[Instruction] Emit the exact text of every line from the line with "What three.js and" to the line with "wasm.setup();", both ends included. No other output is expected.

[Material to process]
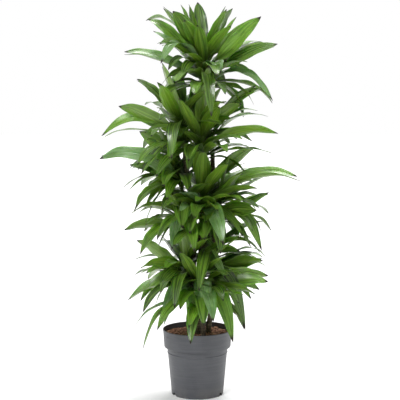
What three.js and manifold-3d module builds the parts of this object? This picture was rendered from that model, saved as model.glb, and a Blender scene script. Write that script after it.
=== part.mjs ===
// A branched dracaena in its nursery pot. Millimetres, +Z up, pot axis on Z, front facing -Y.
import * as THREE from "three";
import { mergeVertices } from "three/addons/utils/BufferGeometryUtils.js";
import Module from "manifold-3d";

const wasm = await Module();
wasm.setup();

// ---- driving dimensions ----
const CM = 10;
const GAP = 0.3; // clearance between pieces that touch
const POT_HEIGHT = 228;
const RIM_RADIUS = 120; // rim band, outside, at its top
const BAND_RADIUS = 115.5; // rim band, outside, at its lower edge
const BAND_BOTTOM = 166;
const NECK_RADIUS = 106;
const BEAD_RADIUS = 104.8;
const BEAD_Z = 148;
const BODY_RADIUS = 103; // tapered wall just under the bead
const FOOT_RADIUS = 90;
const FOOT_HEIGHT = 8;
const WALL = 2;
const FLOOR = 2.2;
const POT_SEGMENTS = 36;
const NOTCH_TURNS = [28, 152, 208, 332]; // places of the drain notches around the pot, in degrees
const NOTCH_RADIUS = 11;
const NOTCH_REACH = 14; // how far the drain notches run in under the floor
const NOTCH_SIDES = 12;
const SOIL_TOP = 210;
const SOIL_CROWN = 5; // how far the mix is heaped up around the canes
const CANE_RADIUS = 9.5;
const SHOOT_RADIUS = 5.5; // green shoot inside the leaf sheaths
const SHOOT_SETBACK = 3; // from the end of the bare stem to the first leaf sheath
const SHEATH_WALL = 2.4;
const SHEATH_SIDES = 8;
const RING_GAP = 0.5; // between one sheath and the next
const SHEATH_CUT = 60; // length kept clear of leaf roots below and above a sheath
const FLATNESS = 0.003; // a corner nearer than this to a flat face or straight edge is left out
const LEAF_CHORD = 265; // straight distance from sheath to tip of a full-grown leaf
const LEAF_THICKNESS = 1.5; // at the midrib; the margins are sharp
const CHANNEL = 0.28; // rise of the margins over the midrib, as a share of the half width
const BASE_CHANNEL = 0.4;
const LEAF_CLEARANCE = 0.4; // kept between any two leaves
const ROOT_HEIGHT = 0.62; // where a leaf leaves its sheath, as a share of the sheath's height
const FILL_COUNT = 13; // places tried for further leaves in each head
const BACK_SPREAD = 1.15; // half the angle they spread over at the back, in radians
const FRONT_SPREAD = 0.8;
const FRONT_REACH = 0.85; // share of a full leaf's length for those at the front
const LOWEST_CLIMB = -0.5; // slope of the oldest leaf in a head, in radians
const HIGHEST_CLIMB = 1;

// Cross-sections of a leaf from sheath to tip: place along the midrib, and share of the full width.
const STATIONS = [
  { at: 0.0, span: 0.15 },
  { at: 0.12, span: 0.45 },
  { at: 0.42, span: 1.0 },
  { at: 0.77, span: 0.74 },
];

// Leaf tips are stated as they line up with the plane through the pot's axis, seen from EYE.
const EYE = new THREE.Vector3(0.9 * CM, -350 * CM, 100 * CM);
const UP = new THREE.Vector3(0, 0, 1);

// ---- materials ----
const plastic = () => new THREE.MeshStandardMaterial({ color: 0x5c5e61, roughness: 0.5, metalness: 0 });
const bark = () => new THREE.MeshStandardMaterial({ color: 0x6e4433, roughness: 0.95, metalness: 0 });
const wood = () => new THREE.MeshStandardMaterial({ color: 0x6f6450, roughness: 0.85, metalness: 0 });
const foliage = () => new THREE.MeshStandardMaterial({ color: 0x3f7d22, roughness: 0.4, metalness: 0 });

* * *

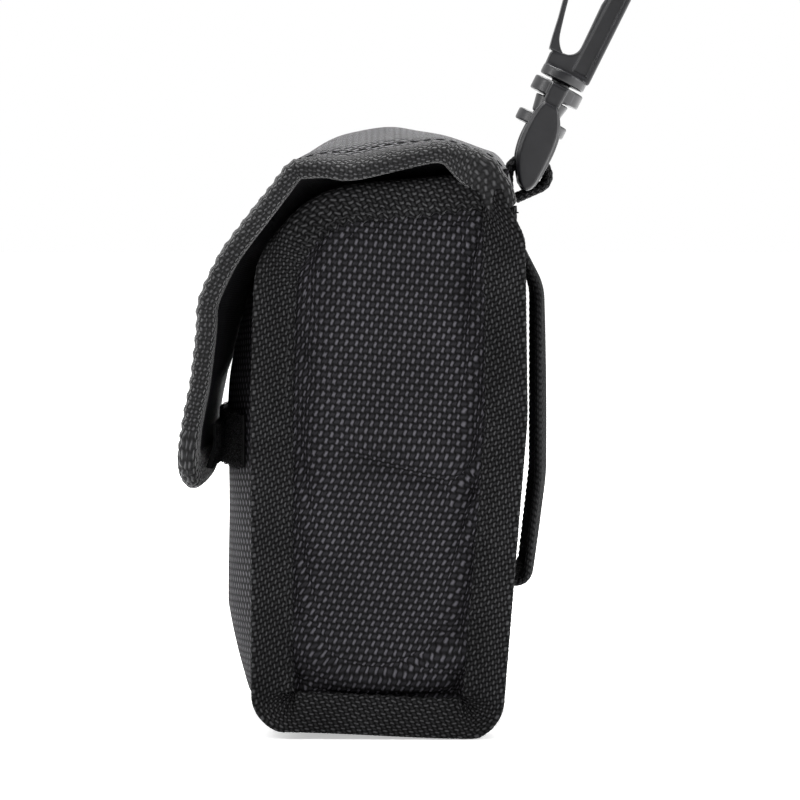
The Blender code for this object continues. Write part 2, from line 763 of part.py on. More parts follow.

--

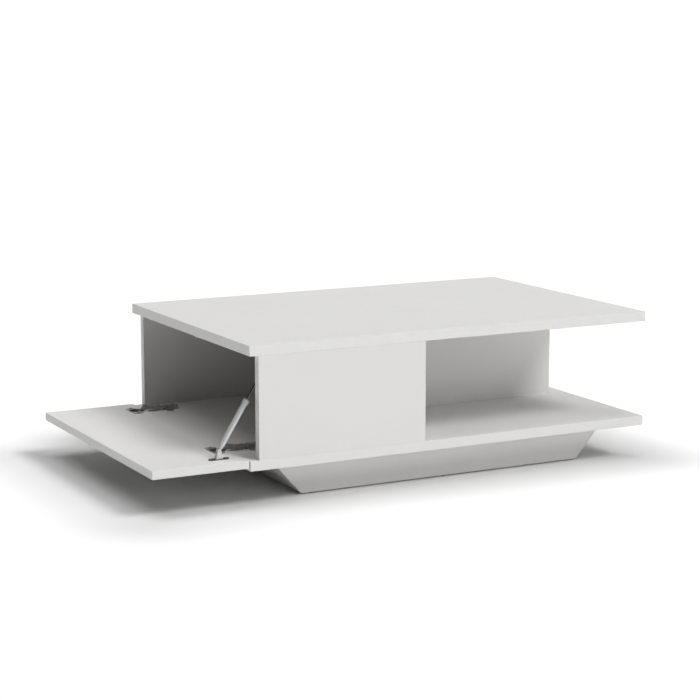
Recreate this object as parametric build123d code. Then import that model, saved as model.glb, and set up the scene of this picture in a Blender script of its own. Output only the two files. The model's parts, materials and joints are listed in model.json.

[The response]
What three.js and manifold-3d module builds the parts of this object? This picture was rendered from that model, saved as model.glb, and a Blender scene script. Write that script after it.
=== part.mjs ===
// A branched dracaena in its nursery pot. Millimetres, +Z up, pot axis on Z, front facing -Y.
import * as THREE from "three";
import { mergeVertices } from "three/addons/utils/BufferGeometryUtils.js";
import Module from "manifold-3d";

const wasm = await Module();
wasm.setup();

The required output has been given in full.